Chiaroveggenze con nebbia.

Tempo fa mi è capitato di imbattermi in una mostra di Giorgio De Chirico, tra l’annoiato e l’interessato ho varcato la soglia del Museo. Mi sono invece imbattuto in mondo psichico alquanto affine allo stato d’animo del momento. Immagini surrealistiche inscritte in una traiettoria di significante assorbita nel significato che ognuno voleva o poteva dar loro. L’altra notte nel tentativo di vincere la battaglia contro la mia ombra ho reincontrato le sensazioni dell’epoca, son passati oramai 4 o 5 anni ma sembrano due vite fa, ed in particolare mi son venute in aiuto le muse inquietanti. In aiuto per modo dire, perché per sconfiggere la mia ombra anzi per cercare di neutralizzarla e di sublimare la diatriba in una sintesi di certo più completa, mi son fatto trasportare da emozioni quasi ottocentesche ritornate a galla dopo anni di oblio. Il senso ultimo di una natura umana destinata a ripercorrere le stesse strade ha permeato la ricerca della sublimazione ma, allo stesso tempo, ha allontanato l’illusione di una certa normalità inscritta sulle tavole dell’abitudine ricostituita.

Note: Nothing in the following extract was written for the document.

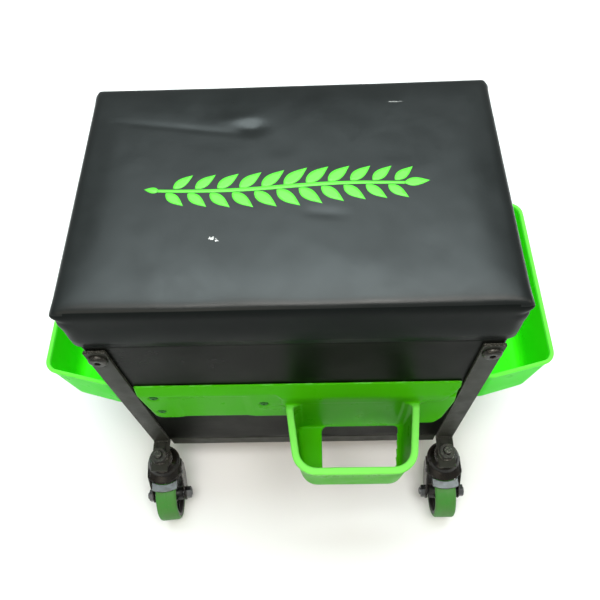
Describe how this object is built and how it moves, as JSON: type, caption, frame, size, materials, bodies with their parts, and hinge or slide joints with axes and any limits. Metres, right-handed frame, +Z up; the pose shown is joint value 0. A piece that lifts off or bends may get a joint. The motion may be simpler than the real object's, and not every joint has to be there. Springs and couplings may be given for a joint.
{
  "type": "rolling garden work seat",
  "caption": "Rolling work seat: a padded hinged lid on a storage box, steel frame on swivel casters, with plastic tool trays on the sides and front.",
  "frame": {"origin": "on the floor under the middle of the bounding box", "axes": "+Z up; the user sits facing -Y, where the front tray and bin are; +X to the right seen from the front; the side trays stand out along X"},
  "size_m": [0.523, 0.3766, 0.4179],
  "materials": {
    "leatherette": "satin",
    "box_cover": "semi-gloss",
    "foam": "matte",
    "plywood": "matte",
    "frame_steel": "satin",
    "tray_plastic": "semi-gloss",
    "caster_black": "gloss",
    "hub_plastic": "semi-gloss",
    "tread_green": "satin",
    "zinc": "bright zinc",
    "dark_fasteners": "black oxide"
  },
  "bodies": {
    "base": {"rail_front": "frame_steel", "rail_rear": "frame_steel", "rail_left": "frame_steel", "rail_right": "frame_steel", "leg_front_left": "frame_steel", "leg_front_right": "frame_steel", "leg_rear_left": "frame_steel", "leg_rear_right": "frame_steel", "box_front_panel": "box_cover", "box_back_panel": "box_cover", "box_left_panel": "box_cover", "box_right_panel": "box_cover", "box_floor": "plywood", "corner_blocks": "plywood", "leg_screws": "dark_fasteners", "floor_bolts": "zinc", "floor_nuts": "zinc", "front_tray": "tray_plastic", "left_tray": "tray_plastic", "right_tray": "tray_plastic", "front_tray_screws": "dark_fasteners", "side_tray_screws": "zinc", "hinge_leaves_lower": "zinc", "hinge_pins": "zinc", "hinge_screws_lower": "zinc", "caster_stems": "dark_fasteners", "caster_nuts": "dark_fasteners", "caster_washers": "dark_fasteners", "caster_cups": "caster_black"},
    "lid": {"lid_board": "plywood", "seat_foam": "foam", "seat_cover": "leatherette", "hinge_leaves_upper": "zinc", "hinge_screws_upper": "zinc"},
    "swivel_fl": {"fork_fl": "caster_black", "axle_bolt_fl": "zinc", "axle_nut_fl": "zinc", "brake_pin_fl": "zinc"},
    "wheel_fl": {"hub_fl": "hub_plastic", "tread_fl": "tread_green"},
    "brake_fl": {"brake_lever_fl": "zinc"},
    "swivel_fr": {"fork_fr": "caster_black", "axle_bolt_fr": "zinc", "axle_nut_fr": "zinc", "brake_pin_fr": "zinc"},
    "wheel_fr": {"hub_fr": "hub_plastic", "tread_fr": "tread_green"},
    "brake_fr": {"brake_lever_fr": "zinc"},
    "swivel_rl": {"fork_rl": "caster_black", "axle_bolt_rl": "zinc", "axle_nut_rl": "zinc"},
    "wheel_rl": {"hub_rl": "hub_plastic", "tread_rl": "tread_green"},
    "swivel_rr": {"fork_rr": "caster_black", "axle_bolt_rr": "zinc", "axle_nut_rr": "zinc"},
    "wheel_rr": {"hub_rr": "hub_plastic", "tread_rr": "tread_green"}
  },
  "joints": [
    {"name": "lid_hinge", "type": "hinge", "parent": "base", "child": "lid", "pos_m": [0, 0.1512, 0.358], "axis": [-1, 0, 0], "range_deg": [0, 100]},
    {"name": "swivel_fl", "type": "hinge", "parent": "base", "child": "swivel_fl", "pos_m": [-0.172, -0.1252, 0.088], "axis": [0, 0, 1], "continuous": true},
    {"name": "roll_fl", "type": "hinge", "parent": "swivel_fl", "child": "wheel_fl", "pos_m": [-0.1693, -0.15608, 0.0315], "axis": [0.9962, 0.0872, 0], "continuous": true},
    {"name": "brake_fl", "type": "hinge", "parent": "swivel_fl", "child": "brake_fl", "pos_m": [-0.17087, -0.13815, 0.062], "axis": [0.9962, 0.0872, 0], "range_deg": [0, 3.5]},
    {"name": "swivel_fr", "type": "hinge", "parent": "base", "child": "swivel_fr", "pos_m": [0.172, -0.1252, 0.088], "axis": [0, 0, 1], "continuous": true},
    {"name": "roll_fr", "type": "hinge", "parent": "swivel_fr", "child": "wheel_fr", "pos_m": [0.172, -0.1562, 0.0315], "axis": [1, 0, 0], "continuous": true},
    {"name": "brake_fr", "type": "hinge", "parent": "swivel_fr", "child": "brake_fr", "pos_m": [0.172, -0.1382, 0.062], "axis": [1, 0, 0], "range_deg": [0, 3.5]},
    {"name": "swivel_rl", "type": "hinge", "parent": "base", "child": "swivel_rl", "pos_m": [-0.172, 0.1688, 0.088], "axis": [0, 0, 1], "continuous": true},
    {"name": "roll_rl", "type": "hinge", "parent": "swivel_rl", "child": "wheel_rl", "pos_m": [-0.1693, 0.13792, 0.0315], "axis": [0.9962, 0.0872, 0], "continuous": true},
    {"name": "swivel_rr", "type": "hinge", "parent": "base", "child": "swivel_rr", "pos_m": [0.172, 0.1688, 0.088], "axis": [0, 0, 1], "continuous": true},
    {"name": "roll_rr", "type": "hinge", "parent": "swivel_rr", "child": "wheel_rr", "pos_m": [0.172, 0.1378, 0.0315], "axis": [1, 0, 0], "continuous": true}
  ]
}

Sono stato quindi costretto a riprendere in mano le redini del carro condotto dai due cavalli (rubo da Platone) nella convinzione che soltanto un nuovo equilibrio dinamico possa ritrasportare me e la mia ombra in luoghi meno malsani. Intanto le muse inquietanti restano al loro posto e sono pronte a venirmi in aiuto sebbene credo abbiano già  imposto ai prossimi eventi una sorta di certificato di “ultimità”. Per chi ha fatto dello spreco e della dissipazione di esseri una sua ragion, e cagion, d’essere è semplice cogliere certi avvertimenti inconsci manifestatisi con evidenti intenti ammonitori. La ricostitutizione di una solidità ottocentesca è inevitabile e deve essere collocata nello spazio – tempo propri di un  futuro teso alla ricostruzione di quella via Appia che sola potrà ricondurre la costituzione delle immagini alla loro realizzazioni immaginate.